Nonprofit Law/501c3 vs 501c7


I just became president of a booster organization for our daughter's competitive dance group.  The sole purpose of this group is to raise money for our dancer's entry fees. Last year we raised around $12,000.

Three years ago we were formed as a 501c7. I just became involved with the organization this year and realized this fact in looking through our paperwork. After examining everything I'm thinking we should be a 501c3 because more than 35% of our gross receipts are from outside the membership.  (We have a $25 per dancer dues, but that would be the only membership income, our remaining income is generated through fund raisers such as concession stands, car washes, bake sales, etc). Being a 501c3 would also allow us to receive tax-deductible donations.
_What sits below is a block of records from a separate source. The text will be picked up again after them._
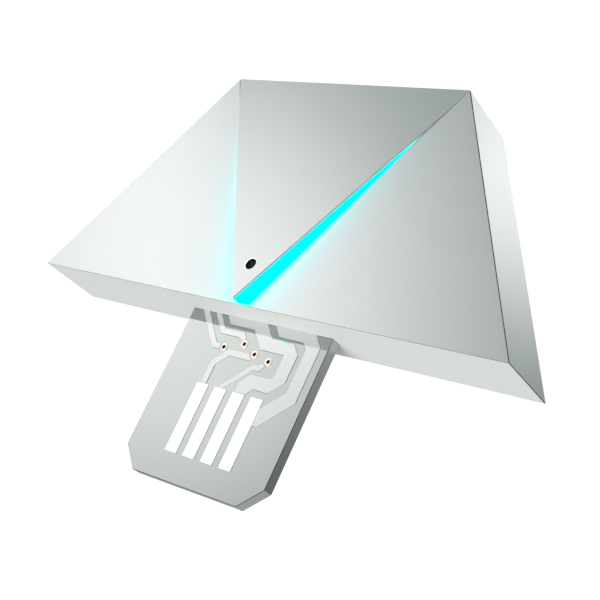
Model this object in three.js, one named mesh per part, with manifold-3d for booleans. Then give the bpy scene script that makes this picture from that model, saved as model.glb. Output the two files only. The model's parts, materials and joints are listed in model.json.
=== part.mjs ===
// A plug-in sensor module: a flat trapezoid housing whose front is three equal triangles,
// with a light guide along the two free edges of the raised centre one, and a circuit board
// whose tongue comes out of the long edge and plugs into a host.
// Millimetres. The housing lies on its back: +Z comes out of its front, the tongue points to -Y.

import * as THREE from 'three';
import { mergeVertices } from 'three/addons/utils/BufferGeometryUtils.js';
import Module from 'manifold-3d';

const wasm = await Module();
wasm.setup();

// ---- housing
const facetSide = 29; // side of each front triangle; the long edge is two of them
const bodyDepth = 7.9; // front plates to back face
const wall = 1.2;
const frontPlate = 1.2; // left and right facets
const coverThickness = 1.2;
const coverGap = 0.1; // all round the back cover, inside the walls

// ---- centre facet
const tipRise = 1.25; // its tip stands this far above the front plates
const lipThickness = 0.2; // its thin visible edge
const facetThickness = 1;
const facetCorner = 0.15; // radius of its corners
const facetGap = 0.08; // to the shell beside it and to the light guide under it

// ---- light guide
const bladeThickness = 0.8; // the two walls that stand along the facet's edges
const flangeWidth = 0.88; // flush strip beside the right blade, at the tip
const leftFlange = { width: 0.45, start: 1.2 }; // the left one, and how far from the tip it starts
const flangeReach = 0.77; // share of the edge that the strip tapers away along
const flangeDepth = 0.8;
const guideEndWall = 0.25; // shell left standing between the guide's tip and the long edge
const guideToLight = 0.7; // air between the side lights and the guide

// ---- microphone
const micFromEdge = 3.86; // long edge to the middle of the microphone hole
const micHole = { radius: 0.6, meshRadius: 0.75, meshThickness: 0.15, meshDepth: 0.35 };
const micRim = { gap: 0.04, below: 0.05, inner: 0.42, depth: 0.12 }; // the mesh's raised black rim
const micBody = { x: 2.75, y: 1.85, z: 0.95 };
const gasketHole = 0.55; // radius
const gasketGap = 0.13; // to the light guide's two walls

// ---- circuit board and its plug tongue
const boardDrop = 3.7; // front plates to the board's front face
const boardThickness = 1.2;
const boardGap = 0.3; // to the walls
const tongueWidth = 18;
const tongueReach = 17.2;
const tongueChamfer = 2.2;
const slotGap = 0.03; // round the tongue and its tracks where they leave the housing

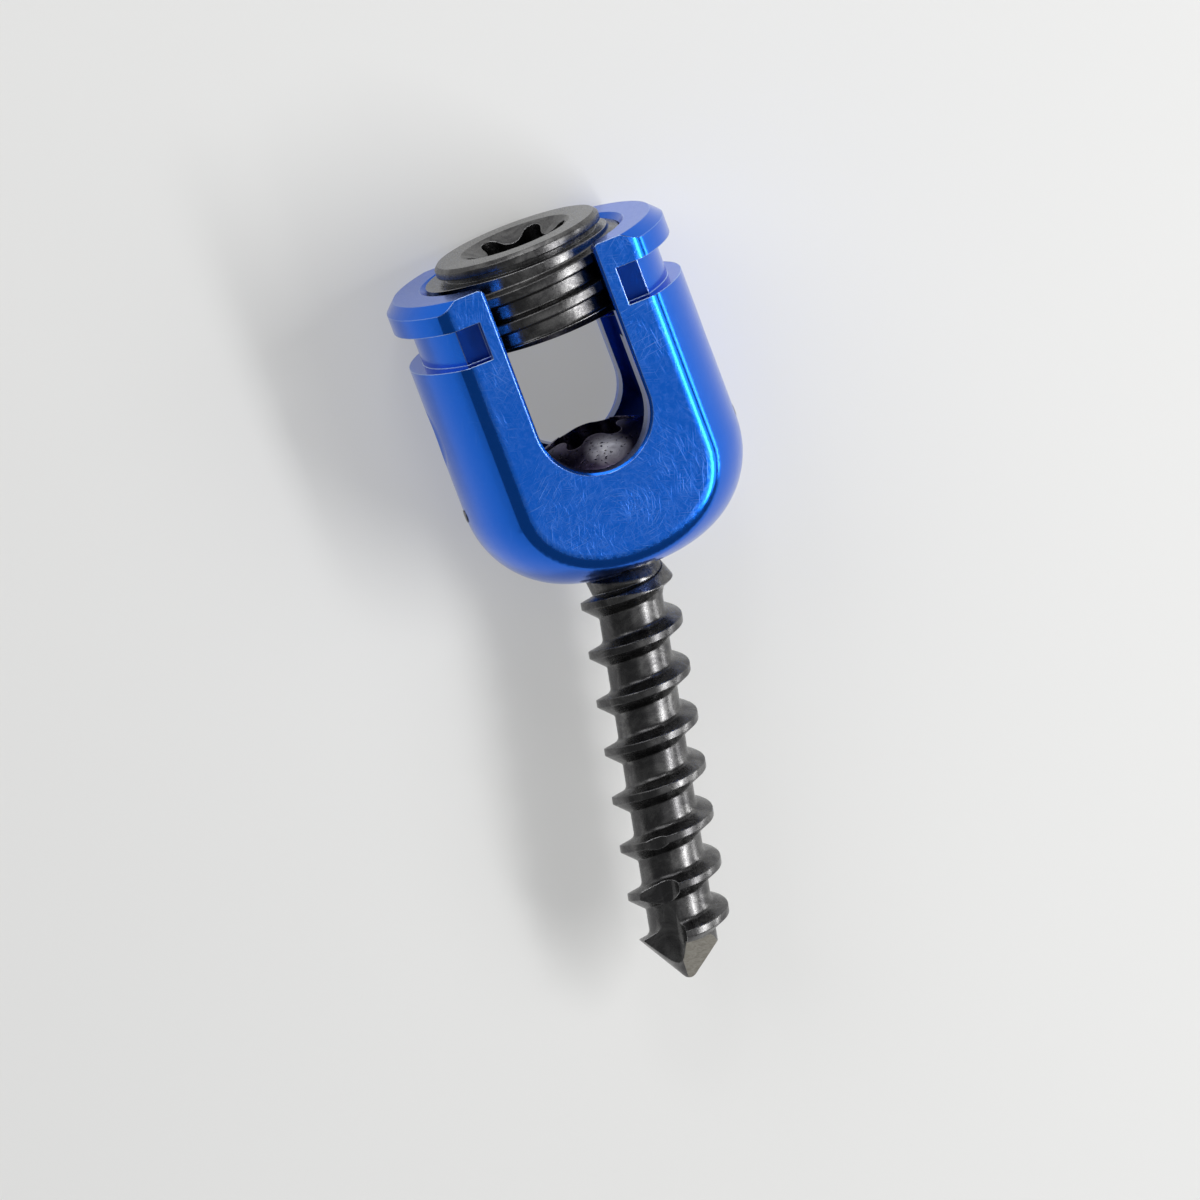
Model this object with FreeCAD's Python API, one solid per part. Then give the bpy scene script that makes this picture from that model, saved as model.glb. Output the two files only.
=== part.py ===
# Polyaxial pedicle screw: a tulip head on the ball of a bone screw, millimetres.
# The screw lies on the rear flat of its head. The origin is on that flat, straight below the centre of the
# ball. +Y runs up the axis of the head, +X across it, and +Z out of the front flat, along the rod.
import FreeCAD, Part
import math
import os

from FreeCAD import Vector

# Bone screw, measured from the centre of the ball along its own axis
BALL_RADIUS = 3.0
BALL_TOP_HEIGHT = 2.2
SCREW_LENGTH = 24.0
NECK_RADIUS = 1.65
NECK_FLARE_RADIUS = 2.0
NECK_FLARE_START = 3.1
NECK_FLARE_MIDDLE = 3.7
NECK_FLARE_END = 4.9
THREAD_START = 3.05
ROOT_RADIUS = 1.62
CREST_RADIUS = 2.4
THREAD_PITCH = 2.44
THREAD_FULL_FROM = 4.25
CREST_WIDTH = 0.36
UPPER_FLANK_DEG = 21.5
LOWER_FLANK_DEG = 35.0
THREAD_PHASE_DEG = 56.0
POINT_HALF_ANGLE_DEG = 41.0
POINT_ROUND_RADIUS = 0.4
FLUTE_LENGTH = 5.5
FLUTE_FLOOR_OFFSET = 0.55
FLUTE_FACE_OFFSET = 0.17
FLUTE_ROUND_RADIUS = 0.9
FLUTE_COUNT = 2
FACET_LENGTH = 2.2
FACET_HALF_ANGLE_DEG = 33.0
FACET_TIP_RADIUS = 0.1
FACET_TURN_DEG = 26.0
BALL_SOCKET_RADIUS = 1.85
BALL_SOCKET_DEPTH = 2.3
SCREW_TILT_DEG = 11.4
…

When the organization was formed it was very small and they had little money so I think they went the cheaper route in terms of which classification to apply for.

I believe we are better suited as a 501c3. Do you agree and what can we do to transfer or apply for that if we are already established as a 501c7?  

Thanks for your time.

My summary of IRS regulations relating to 501(c)(3) booster organizations is at and I have a concern that your organization would not qualify as a 501(c)(3) organization because you wrote "dancer's" which is singular.  If each family is required to raise funds for their own child or if families are allowed to raise funds for their own child, then the organization would not qualify as a 501(c)(3) organization as you can read in that summary.

Let me know if you have any follow-up after reading that summary.

If you have that problem with qualification for 501(c)(3) organization status you would also have a problem with qualification as a (c)(7) organization. IRC 501(c)(7) exempts from federal income tax, clubs "organized for pleasure, recreation, and other nonprofitable purposes, substantially all of the activities of which are for such purposes and no part of the net earnings of which inures to the benefit of any private shareholder."

That is a similar inurement prohibition as in the code for 501(c)(3) organizations.

Harvey Mechanic
Attorney at Law

P.S. This response is intended to be a general statement of law, should not be relied upon as legal advice and does not create an attorney/client relationship. For me to consider your individual situation and how the law applies, I would need to gather more information.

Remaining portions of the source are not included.